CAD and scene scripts
+---+
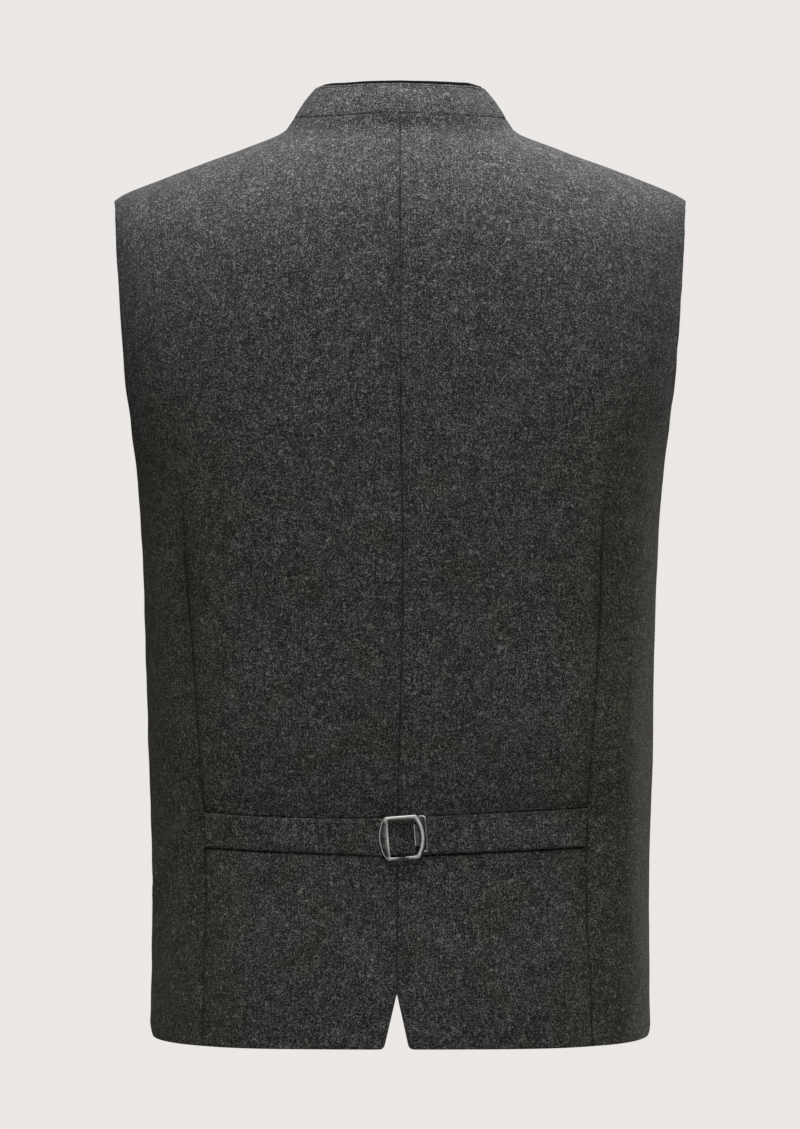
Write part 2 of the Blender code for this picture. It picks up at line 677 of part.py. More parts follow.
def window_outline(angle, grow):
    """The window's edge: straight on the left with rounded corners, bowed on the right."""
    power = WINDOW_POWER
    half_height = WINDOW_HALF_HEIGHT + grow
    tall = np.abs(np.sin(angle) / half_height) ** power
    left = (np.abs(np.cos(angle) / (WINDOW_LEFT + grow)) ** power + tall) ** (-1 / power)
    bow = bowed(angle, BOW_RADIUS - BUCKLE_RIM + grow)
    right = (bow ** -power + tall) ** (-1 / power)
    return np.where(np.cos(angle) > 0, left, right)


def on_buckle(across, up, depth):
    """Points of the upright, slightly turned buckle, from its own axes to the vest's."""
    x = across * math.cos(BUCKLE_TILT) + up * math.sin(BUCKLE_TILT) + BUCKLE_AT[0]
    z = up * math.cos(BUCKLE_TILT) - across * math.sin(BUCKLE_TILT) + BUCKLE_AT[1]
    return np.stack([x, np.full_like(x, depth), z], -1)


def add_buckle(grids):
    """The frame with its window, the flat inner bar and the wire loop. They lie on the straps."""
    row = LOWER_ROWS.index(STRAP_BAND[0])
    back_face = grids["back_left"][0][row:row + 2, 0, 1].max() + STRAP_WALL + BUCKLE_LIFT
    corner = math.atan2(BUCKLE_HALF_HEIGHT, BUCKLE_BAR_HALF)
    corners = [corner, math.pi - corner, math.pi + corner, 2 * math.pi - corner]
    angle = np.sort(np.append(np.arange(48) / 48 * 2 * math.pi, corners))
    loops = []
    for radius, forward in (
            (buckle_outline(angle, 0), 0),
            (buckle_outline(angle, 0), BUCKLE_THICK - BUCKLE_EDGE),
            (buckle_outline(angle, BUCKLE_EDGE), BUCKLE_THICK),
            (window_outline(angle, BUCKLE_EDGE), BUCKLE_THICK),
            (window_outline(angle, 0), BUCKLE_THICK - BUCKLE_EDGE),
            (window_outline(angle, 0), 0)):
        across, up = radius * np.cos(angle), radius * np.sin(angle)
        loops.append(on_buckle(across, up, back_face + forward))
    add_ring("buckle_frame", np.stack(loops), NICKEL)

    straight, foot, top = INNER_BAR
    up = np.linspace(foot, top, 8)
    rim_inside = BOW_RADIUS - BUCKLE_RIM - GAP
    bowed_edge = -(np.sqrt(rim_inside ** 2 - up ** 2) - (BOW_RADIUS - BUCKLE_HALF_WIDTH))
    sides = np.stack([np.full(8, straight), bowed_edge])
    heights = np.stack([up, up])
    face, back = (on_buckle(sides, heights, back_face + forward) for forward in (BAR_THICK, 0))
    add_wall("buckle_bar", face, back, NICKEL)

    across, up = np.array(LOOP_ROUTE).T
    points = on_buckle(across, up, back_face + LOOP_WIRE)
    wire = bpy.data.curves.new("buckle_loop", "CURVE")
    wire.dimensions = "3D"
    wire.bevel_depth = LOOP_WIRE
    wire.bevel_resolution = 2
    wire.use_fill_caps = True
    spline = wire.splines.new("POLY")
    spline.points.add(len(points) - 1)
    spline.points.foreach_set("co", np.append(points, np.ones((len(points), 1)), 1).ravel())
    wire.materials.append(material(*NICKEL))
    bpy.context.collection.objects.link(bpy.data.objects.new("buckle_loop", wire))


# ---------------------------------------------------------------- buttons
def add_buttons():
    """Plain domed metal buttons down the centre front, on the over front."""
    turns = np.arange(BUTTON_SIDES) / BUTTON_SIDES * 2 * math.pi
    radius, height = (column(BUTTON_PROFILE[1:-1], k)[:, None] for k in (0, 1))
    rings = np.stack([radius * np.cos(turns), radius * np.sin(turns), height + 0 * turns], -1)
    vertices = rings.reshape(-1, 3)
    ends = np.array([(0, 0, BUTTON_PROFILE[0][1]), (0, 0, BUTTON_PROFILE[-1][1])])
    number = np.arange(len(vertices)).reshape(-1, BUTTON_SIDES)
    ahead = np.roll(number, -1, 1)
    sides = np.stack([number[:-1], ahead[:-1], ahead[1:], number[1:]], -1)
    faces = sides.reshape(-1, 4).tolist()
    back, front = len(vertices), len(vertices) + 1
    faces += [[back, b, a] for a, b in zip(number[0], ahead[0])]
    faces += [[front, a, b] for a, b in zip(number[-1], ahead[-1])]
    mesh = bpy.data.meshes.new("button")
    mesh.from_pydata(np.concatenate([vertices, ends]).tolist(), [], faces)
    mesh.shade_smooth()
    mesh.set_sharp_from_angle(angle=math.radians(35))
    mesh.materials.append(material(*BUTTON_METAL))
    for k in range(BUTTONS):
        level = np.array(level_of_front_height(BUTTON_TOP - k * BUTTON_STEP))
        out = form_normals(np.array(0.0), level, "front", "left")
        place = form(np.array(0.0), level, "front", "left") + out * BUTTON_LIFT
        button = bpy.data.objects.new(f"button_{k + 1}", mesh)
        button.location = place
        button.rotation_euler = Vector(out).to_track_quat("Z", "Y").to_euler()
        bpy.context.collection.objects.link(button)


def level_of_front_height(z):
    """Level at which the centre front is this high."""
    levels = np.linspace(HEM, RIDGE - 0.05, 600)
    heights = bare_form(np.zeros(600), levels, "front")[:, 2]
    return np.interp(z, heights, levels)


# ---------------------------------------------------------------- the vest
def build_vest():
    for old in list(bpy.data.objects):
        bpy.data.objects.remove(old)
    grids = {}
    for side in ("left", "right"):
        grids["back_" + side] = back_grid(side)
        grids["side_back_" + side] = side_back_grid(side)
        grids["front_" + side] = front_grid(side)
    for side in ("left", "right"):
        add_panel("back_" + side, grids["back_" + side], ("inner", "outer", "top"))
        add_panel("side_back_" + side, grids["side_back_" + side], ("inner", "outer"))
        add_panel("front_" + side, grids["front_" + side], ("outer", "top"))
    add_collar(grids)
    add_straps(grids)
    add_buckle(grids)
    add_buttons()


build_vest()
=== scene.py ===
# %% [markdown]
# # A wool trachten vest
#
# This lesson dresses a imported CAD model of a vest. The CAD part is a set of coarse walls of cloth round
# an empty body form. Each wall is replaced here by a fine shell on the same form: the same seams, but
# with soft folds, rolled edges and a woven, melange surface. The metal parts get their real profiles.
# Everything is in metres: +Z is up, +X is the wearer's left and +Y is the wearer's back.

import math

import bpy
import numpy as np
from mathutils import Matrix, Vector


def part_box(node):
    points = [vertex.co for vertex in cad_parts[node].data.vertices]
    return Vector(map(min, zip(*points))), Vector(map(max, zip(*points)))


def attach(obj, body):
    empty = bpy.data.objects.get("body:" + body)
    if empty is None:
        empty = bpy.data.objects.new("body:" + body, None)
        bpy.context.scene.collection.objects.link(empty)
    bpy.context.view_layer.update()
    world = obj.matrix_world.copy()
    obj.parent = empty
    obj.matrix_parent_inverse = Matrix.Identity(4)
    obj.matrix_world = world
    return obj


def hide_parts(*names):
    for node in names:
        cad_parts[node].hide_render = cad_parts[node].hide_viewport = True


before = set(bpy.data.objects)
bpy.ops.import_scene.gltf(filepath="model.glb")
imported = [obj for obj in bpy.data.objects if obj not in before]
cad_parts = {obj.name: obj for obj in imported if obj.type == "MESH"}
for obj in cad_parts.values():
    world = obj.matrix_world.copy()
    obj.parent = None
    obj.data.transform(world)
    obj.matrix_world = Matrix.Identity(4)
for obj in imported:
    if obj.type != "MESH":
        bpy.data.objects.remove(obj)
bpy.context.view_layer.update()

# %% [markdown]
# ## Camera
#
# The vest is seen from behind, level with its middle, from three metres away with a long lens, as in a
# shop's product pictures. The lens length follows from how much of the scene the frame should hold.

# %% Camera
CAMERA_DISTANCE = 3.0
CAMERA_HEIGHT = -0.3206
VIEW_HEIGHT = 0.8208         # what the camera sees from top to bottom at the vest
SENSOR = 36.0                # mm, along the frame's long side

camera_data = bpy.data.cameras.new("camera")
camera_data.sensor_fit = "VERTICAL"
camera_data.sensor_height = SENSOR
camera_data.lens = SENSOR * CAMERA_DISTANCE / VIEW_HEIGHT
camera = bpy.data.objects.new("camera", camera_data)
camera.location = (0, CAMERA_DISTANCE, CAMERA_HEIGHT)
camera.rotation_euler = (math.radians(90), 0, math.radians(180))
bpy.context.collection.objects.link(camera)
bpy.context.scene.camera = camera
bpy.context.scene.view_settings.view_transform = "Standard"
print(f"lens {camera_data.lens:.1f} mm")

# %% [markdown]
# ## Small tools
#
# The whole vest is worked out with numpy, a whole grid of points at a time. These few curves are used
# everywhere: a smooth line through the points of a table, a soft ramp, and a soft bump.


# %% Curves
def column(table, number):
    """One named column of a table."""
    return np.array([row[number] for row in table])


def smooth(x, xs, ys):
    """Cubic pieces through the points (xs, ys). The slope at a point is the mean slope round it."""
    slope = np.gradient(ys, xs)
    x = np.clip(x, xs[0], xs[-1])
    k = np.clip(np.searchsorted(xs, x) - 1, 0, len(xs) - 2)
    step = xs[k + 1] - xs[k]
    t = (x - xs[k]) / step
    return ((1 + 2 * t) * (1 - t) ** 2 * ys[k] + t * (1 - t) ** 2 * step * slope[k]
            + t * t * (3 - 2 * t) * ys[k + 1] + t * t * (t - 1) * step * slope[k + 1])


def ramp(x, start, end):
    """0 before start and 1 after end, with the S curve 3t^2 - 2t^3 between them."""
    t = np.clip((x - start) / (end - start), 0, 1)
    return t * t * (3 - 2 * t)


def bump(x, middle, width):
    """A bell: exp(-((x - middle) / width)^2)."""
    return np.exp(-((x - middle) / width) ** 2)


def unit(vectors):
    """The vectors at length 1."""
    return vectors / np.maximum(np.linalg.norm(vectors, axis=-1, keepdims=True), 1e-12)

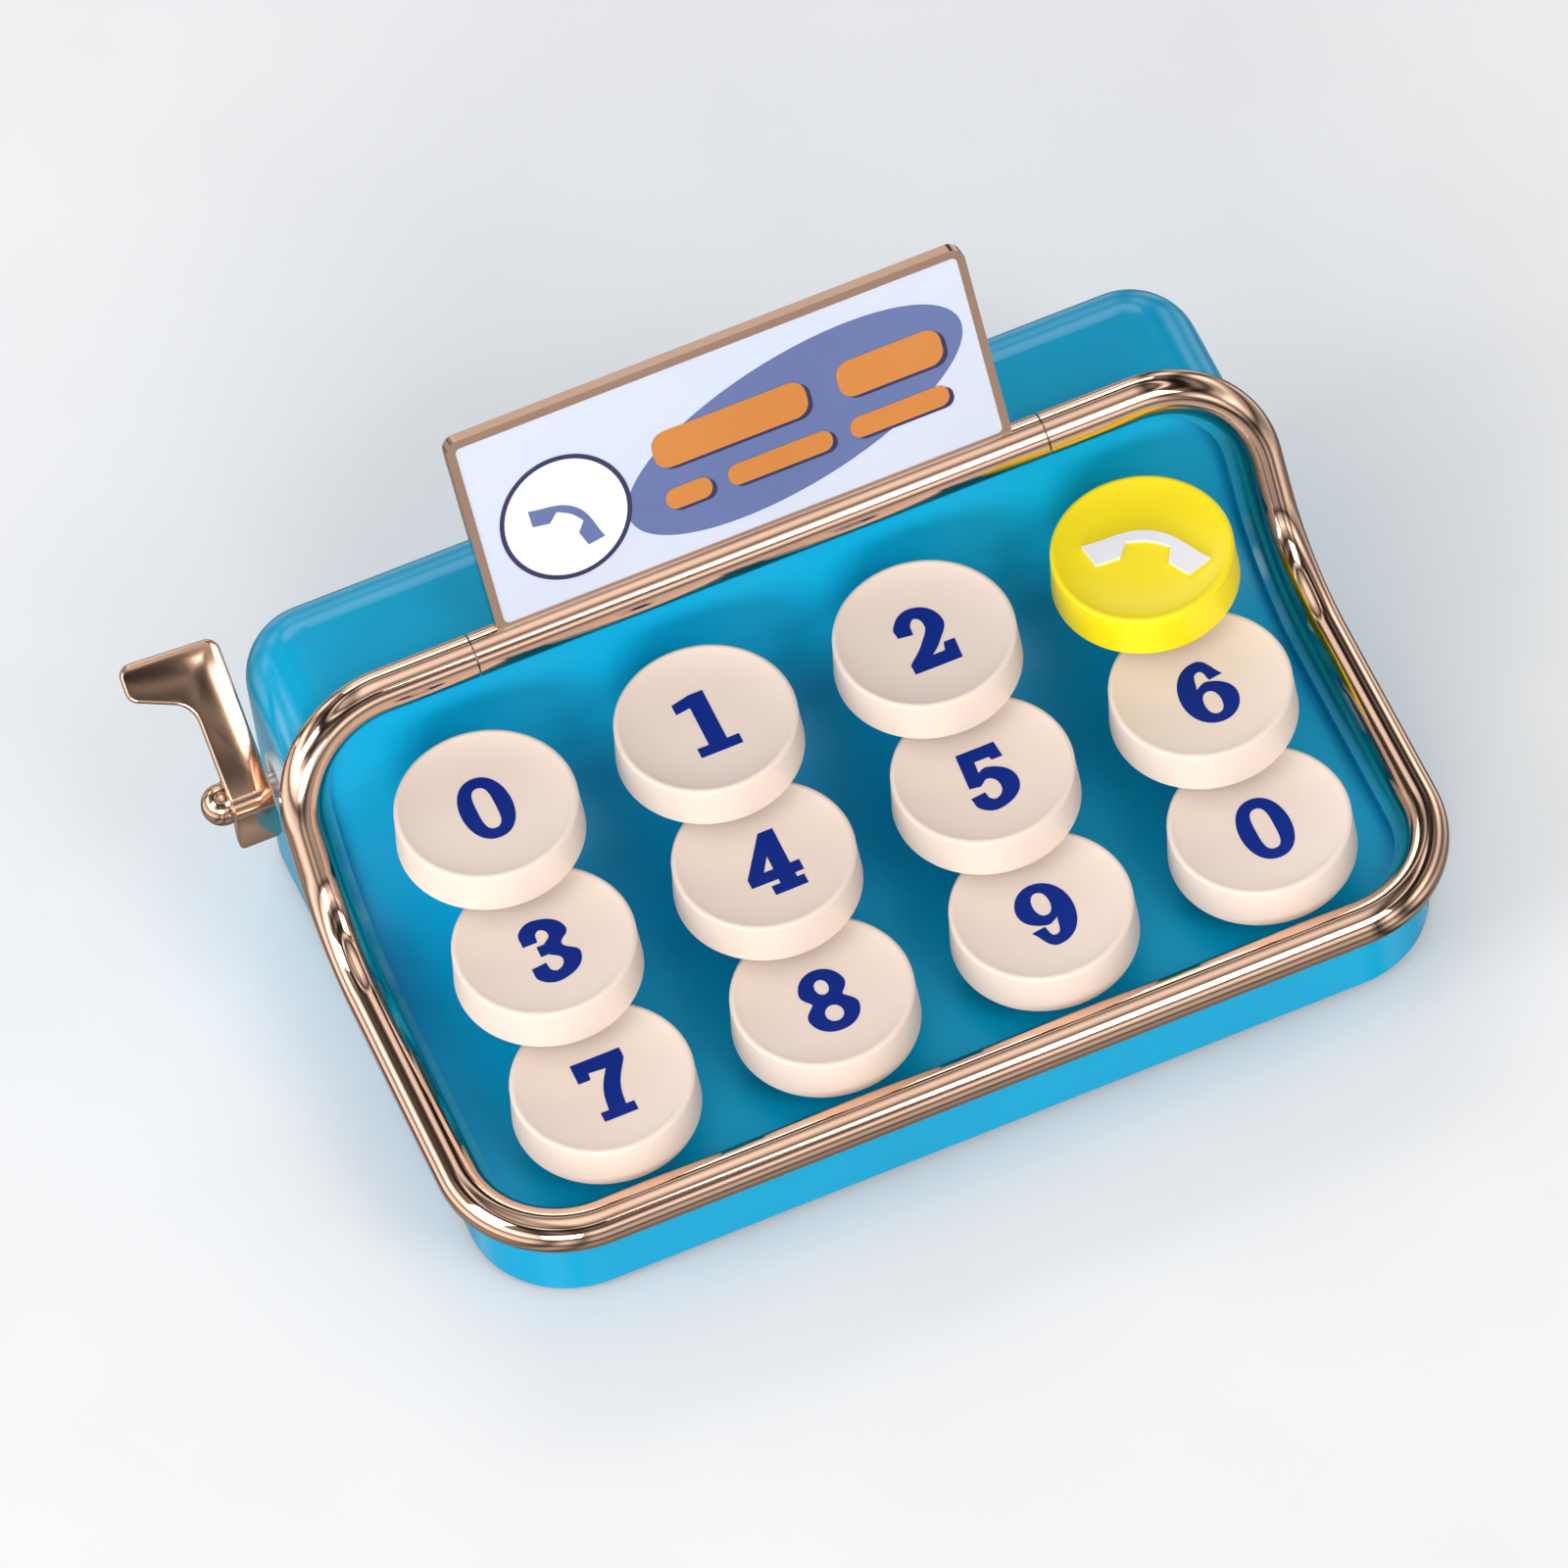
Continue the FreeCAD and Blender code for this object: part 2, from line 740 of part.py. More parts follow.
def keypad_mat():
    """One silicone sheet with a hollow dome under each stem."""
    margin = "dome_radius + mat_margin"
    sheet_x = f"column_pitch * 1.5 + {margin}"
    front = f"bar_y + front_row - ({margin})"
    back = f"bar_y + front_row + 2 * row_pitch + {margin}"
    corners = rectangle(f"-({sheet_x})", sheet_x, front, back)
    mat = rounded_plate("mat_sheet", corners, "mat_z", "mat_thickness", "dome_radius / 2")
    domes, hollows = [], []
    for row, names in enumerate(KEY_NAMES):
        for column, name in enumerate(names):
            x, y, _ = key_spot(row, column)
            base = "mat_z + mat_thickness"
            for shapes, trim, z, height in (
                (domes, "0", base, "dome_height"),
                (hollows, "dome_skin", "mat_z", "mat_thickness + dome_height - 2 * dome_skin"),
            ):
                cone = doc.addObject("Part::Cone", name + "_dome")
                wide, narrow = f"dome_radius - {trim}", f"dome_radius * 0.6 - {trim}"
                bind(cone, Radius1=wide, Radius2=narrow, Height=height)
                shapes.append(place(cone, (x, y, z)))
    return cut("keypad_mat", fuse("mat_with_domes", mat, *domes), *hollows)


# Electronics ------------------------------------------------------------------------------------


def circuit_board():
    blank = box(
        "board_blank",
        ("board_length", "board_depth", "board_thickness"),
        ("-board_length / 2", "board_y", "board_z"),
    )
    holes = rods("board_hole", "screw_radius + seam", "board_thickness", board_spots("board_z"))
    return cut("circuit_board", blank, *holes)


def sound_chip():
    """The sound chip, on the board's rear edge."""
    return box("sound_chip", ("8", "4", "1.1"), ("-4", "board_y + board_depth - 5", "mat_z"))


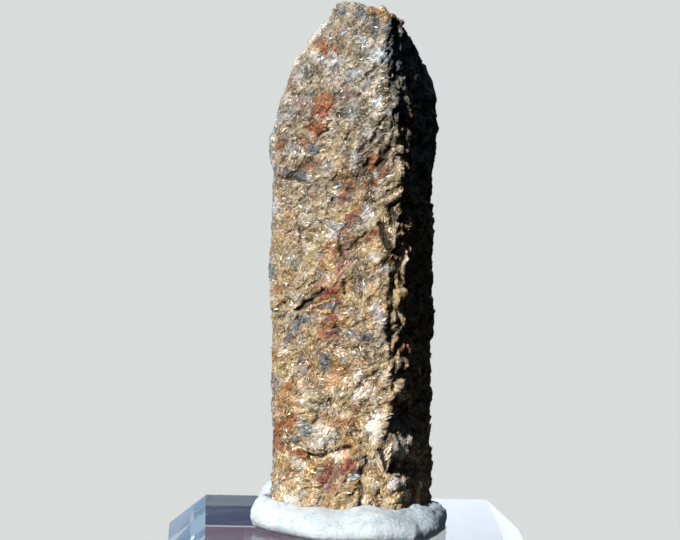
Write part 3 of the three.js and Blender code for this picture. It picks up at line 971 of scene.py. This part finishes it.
+---+
Please restate only the opening stretch of the records above: every line from the first through the one containing "return np.stack([x, np.full_like(x, depth), z], -1)", exactly as written.

- [FULL ANSWER]
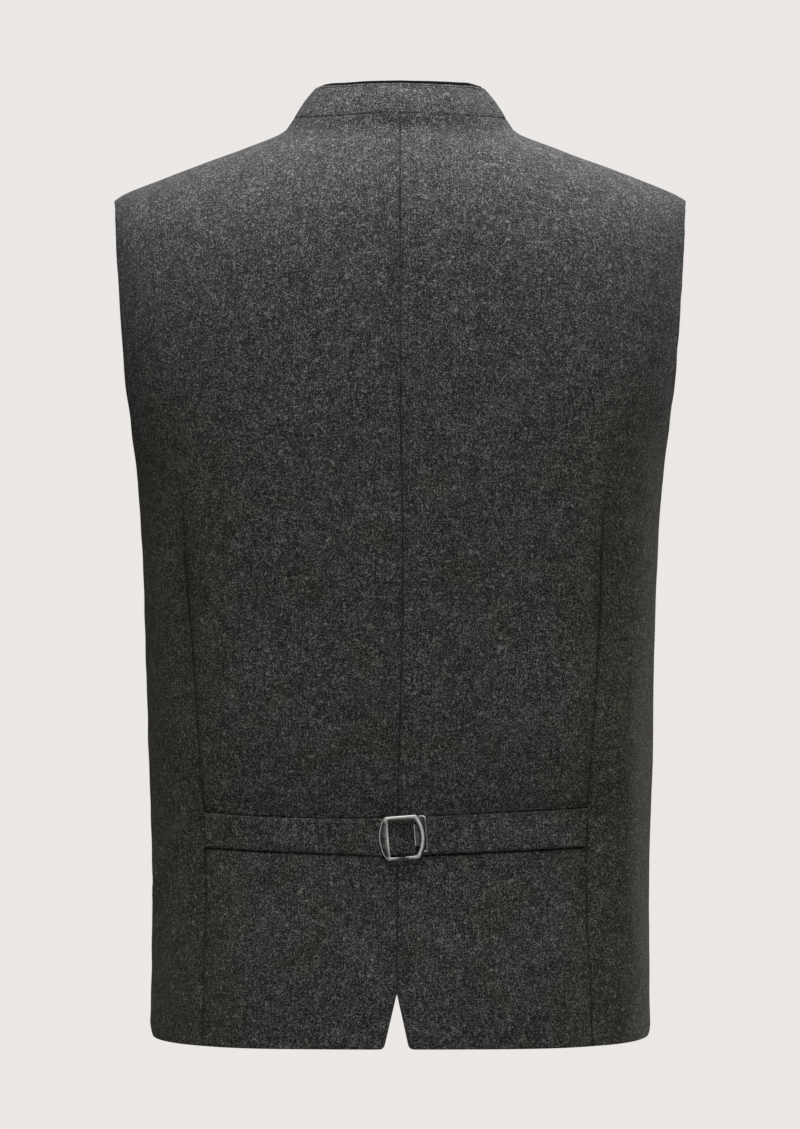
Write part 2 of the Blender code for this picture. It picks up at line 677 of part.py. More parts follow.
def window_outline(angle, grow):
    """The window's edge: straight on the left with rounded corners, bowed on the right."""
    power = WINDOW_POWER
    half_height = WINDOW_HALF_HEIGHT + grow
    tall = np.abs(np.sin(angle) / half_height) ** power
    left = (np.abs(np.cos(angle) / (WINDOW_LEFT + grow)) ** power + tall) ** (-1 / power)
    bow = bowed(angle, BOW_RADIUS - BUCKLE_RIM + grow)
    right = (bow ** -power + tall) ** (-1 / power)
    return np.where(np.cos(angle) > 0, left, right)


def on_buckle(across, up, depth):
    """Points of the upright, slightly turned buckle, from its own axes to the vest's."""
    x = across * math.cos(BUCKLE_TILT) + up * math.sin(BUCKLE_TILT) + BUCKLE_AT[0]
    z = up * math.cos(BUCKLE_TILT) - across * math.sin(BUCKLE_TILT) + BUCKLE_AT[1]
    return np.stack([x, np.full_like(x, depth), z], -1)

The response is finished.